For engineers, buyers, quality teams, and project managers, the reflow profile is not just a process recipe. It is a measurable control point linking stencil printing, component placement accuracy, solder paste activation, void formation, warpage behavior, and post-assembly reliability. In high-mix EMS lines, a profile that is only 10°C too aggressive or 20–30 seconds too short in soak can turn an otherwise capable line into a source of recurring defects.

That is why independent benchmarking matters. At SiliconCore Metrics (SCM), profile evaluation is viewed through the broader lens of compliance, supplier consistency, and manufacturability. Whether the target is IPC-Class 3 performance, reduced field failures, or lower cost of poor quality, understanding how reflow soldering profiles affect yield helps decision-makers align process windows with real production risk.

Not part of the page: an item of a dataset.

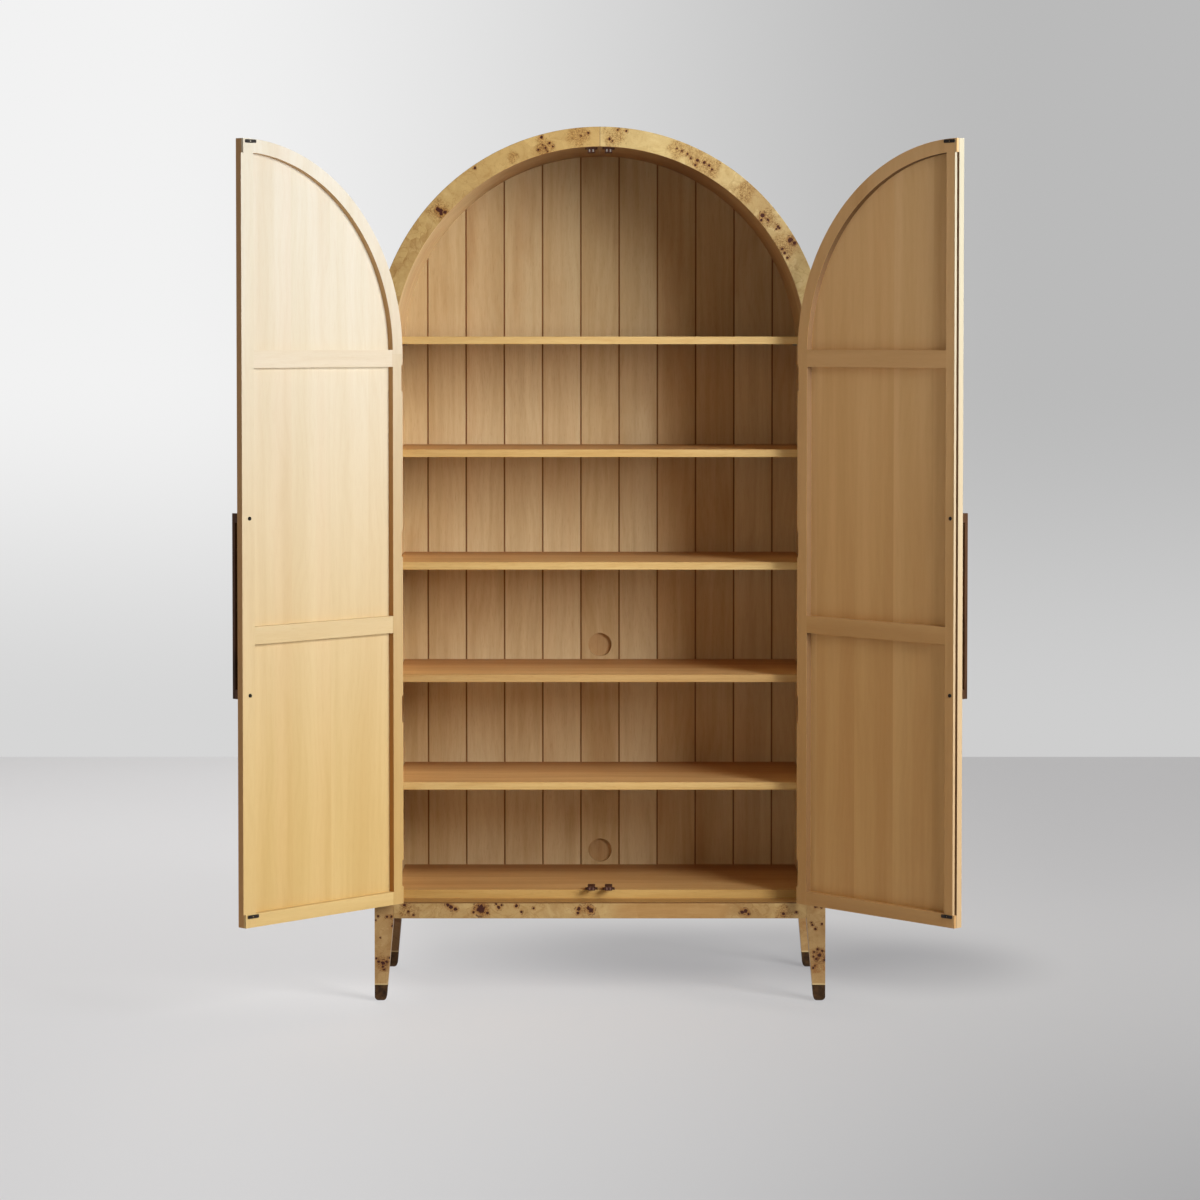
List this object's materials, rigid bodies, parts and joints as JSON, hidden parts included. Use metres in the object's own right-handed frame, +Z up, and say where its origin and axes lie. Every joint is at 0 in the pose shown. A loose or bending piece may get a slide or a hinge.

Why Reflow Soldering Profiles Are a Primary Yield Driver

A reflow soldering profile defines how a PCB assembly moves through preheat, soak, time above liquidus, and cooling. In lead-free SMT processes, peak temperature commonly falls in the 235°C to 250°C range, while time above liquidus often sits between 45 and 90 seconds, depending on board mass, component density, paste chemistry, and reliability requirements. Those ranges are not fixed rules; they are process windows that must match real materials and layouts.

Yield suffers when the thermal profile does not align with component sensitivity and solder paste behavior. If preheat is too fast, moisture-sensitive packages and ceramic capacitors face greater thermo-mechanical stress. If soak is too long, flux activity can decline before full wetting occurs. If peak is too low, insufficient intermetallic formation and non-wet opens may appear. If cooling is too steep, warpage-related stress and microcracking risks increase in selected package types.

This is especially important for assemblies containing BGAs, QFNs, fine-pitch connectors, shielding cans, relays, and mixed thermal-mass components on the same board. One profile may support a heavy ground-plane area but overheat nearby small passive devices. In practical terms, even a 5°C to 8°C delta across the board can mean one zone is fully wetted while another remains borderline, reducing first-pass yield and increasing rework load.

For procurement and commercial evaluators, the impact is financial as well as technical. A line running at 96% first-pass yield instead of 99% may appear acceptable at low volume, but across 50,000 to 100,000 units per month, the hidden cost includes inspection labor, rework materials, delayed delivery, and elevated RMA exposure. Reflow profile capability therefore belongs in supplier qualification, not only in process engineering.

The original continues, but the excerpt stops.